**Aim:** Look through the data below. Pick out the lines holding the string "JSON".

**Exercise materials:**
···
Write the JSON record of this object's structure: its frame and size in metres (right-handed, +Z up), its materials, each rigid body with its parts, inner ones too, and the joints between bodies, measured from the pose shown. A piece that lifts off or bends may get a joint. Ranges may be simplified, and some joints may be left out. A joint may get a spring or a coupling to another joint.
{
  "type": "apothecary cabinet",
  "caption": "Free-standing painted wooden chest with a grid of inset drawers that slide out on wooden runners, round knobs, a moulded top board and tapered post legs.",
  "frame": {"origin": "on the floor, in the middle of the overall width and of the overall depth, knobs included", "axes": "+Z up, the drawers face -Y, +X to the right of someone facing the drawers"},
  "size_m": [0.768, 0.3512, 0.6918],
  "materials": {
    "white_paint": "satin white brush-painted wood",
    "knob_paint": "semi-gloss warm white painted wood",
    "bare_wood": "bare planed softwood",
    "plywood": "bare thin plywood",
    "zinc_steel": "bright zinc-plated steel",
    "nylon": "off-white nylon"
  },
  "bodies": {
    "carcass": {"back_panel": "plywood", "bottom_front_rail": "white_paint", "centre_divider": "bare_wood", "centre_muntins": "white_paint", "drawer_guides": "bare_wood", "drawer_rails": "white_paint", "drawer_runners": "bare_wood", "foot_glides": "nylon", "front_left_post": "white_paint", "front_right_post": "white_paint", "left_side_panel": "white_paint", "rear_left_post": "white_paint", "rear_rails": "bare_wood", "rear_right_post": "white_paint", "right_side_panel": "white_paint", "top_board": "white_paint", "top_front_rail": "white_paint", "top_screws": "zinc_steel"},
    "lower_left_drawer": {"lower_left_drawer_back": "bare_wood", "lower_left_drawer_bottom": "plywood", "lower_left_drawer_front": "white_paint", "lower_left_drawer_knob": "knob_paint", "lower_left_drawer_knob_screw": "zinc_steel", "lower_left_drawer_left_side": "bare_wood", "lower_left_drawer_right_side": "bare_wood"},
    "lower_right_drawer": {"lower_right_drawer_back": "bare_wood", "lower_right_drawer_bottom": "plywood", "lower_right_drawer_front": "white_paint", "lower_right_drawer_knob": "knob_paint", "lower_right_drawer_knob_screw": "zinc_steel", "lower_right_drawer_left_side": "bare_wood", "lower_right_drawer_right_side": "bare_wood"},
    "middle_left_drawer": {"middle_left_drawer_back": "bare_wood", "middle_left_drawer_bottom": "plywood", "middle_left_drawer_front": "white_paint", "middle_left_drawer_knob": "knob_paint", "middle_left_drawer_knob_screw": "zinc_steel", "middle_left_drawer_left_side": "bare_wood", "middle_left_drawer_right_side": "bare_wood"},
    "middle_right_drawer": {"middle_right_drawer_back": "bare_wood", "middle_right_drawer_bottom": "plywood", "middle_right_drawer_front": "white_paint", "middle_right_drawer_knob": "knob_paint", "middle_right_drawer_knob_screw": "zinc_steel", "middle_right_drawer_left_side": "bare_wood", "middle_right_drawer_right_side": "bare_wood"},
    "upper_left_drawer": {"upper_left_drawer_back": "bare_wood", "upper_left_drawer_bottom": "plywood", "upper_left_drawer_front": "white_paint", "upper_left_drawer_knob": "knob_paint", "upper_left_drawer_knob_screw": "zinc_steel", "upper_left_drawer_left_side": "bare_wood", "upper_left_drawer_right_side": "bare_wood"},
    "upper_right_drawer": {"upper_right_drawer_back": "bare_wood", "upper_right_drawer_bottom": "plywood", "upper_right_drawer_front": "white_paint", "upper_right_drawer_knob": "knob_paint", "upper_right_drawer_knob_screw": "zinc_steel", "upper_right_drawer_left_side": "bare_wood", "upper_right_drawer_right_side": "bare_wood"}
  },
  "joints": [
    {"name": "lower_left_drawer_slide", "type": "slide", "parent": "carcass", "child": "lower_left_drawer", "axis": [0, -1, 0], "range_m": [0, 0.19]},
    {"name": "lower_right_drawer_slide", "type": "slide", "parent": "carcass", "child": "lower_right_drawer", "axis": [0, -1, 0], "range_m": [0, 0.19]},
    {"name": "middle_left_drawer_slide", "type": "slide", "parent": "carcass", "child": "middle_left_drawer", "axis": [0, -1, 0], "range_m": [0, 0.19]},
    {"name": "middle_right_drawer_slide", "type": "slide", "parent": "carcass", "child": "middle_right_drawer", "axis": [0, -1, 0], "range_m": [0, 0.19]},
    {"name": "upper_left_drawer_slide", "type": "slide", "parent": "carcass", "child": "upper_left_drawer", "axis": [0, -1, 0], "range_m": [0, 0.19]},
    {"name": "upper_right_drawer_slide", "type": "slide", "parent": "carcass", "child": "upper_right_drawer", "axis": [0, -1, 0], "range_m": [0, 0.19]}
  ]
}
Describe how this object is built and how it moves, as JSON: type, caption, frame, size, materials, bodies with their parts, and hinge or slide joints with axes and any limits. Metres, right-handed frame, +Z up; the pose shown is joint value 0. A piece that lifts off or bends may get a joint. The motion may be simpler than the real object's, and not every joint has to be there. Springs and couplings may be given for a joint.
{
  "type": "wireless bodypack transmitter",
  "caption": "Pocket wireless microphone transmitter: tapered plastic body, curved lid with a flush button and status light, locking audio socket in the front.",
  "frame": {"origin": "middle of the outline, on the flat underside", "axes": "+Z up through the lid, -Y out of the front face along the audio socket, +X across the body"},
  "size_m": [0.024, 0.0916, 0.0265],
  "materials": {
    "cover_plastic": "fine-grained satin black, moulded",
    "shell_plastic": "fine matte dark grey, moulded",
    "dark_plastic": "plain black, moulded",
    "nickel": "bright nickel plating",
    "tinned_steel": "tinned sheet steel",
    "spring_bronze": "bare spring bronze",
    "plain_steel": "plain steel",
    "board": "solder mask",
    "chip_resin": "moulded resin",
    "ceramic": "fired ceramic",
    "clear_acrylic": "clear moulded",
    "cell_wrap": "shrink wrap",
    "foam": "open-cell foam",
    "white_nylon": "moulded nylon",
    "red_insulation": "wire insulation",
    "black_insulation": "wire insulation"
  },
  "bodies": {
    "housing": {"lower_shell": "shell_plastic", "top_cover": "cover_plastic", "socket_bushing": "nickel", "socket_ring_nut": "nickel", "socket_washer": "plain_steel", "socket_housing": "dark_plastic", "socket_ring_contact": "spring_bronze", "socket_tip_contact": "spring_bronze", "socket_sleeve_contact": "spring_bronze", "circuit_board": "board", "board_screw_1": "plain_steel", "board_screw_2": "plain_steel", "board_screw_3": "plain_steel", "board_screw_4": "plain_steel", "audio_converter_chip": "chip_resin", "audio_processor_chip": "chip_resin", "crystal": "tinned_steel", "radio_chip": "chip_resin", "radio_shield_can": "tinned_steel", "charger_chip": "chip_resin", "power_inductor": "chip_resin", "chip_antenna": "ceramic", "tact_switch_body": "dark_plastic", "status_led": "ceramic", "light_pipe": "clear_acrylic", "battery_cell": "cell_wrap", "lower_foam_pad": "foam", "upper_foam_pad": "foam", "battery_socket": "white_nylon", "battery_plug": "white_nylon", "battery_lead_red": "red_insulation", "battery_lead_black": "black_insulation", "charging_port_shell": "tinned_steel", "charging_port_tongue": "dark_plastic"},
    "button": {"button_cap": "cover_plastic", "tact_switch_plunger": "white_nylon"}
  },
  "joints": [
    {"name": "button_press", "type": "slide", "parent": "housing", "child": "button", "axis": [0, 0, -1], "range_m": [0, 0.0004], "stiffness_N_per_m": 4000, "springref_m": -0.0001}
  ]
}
···
**Exercise output:**
Write the JSON record of this object's structure: its frame and size in metres (right-handed, +Z up), its materials, each rigid body with its parts, inner ones too, and the joints between bodies, measured from the pose shown. A piece that lifts off or bends may get a joint. Ranges may be simplified, and some joints may be left out. A joint may get a spring or a coupling to another joint.
Describe how this object is built and how it moves, as JSON: type, caption, frame, size, materials, bodies with their parts, and hinge or slide joints with axes and any limits. Metres, right-handed frame, +Z up; the pose shown is joint value 0. A piece that lifts off or bends may get a joint. The motion may be simpler than the real object's, and not every joint has to be there. Springs and couplings may be given for a joint.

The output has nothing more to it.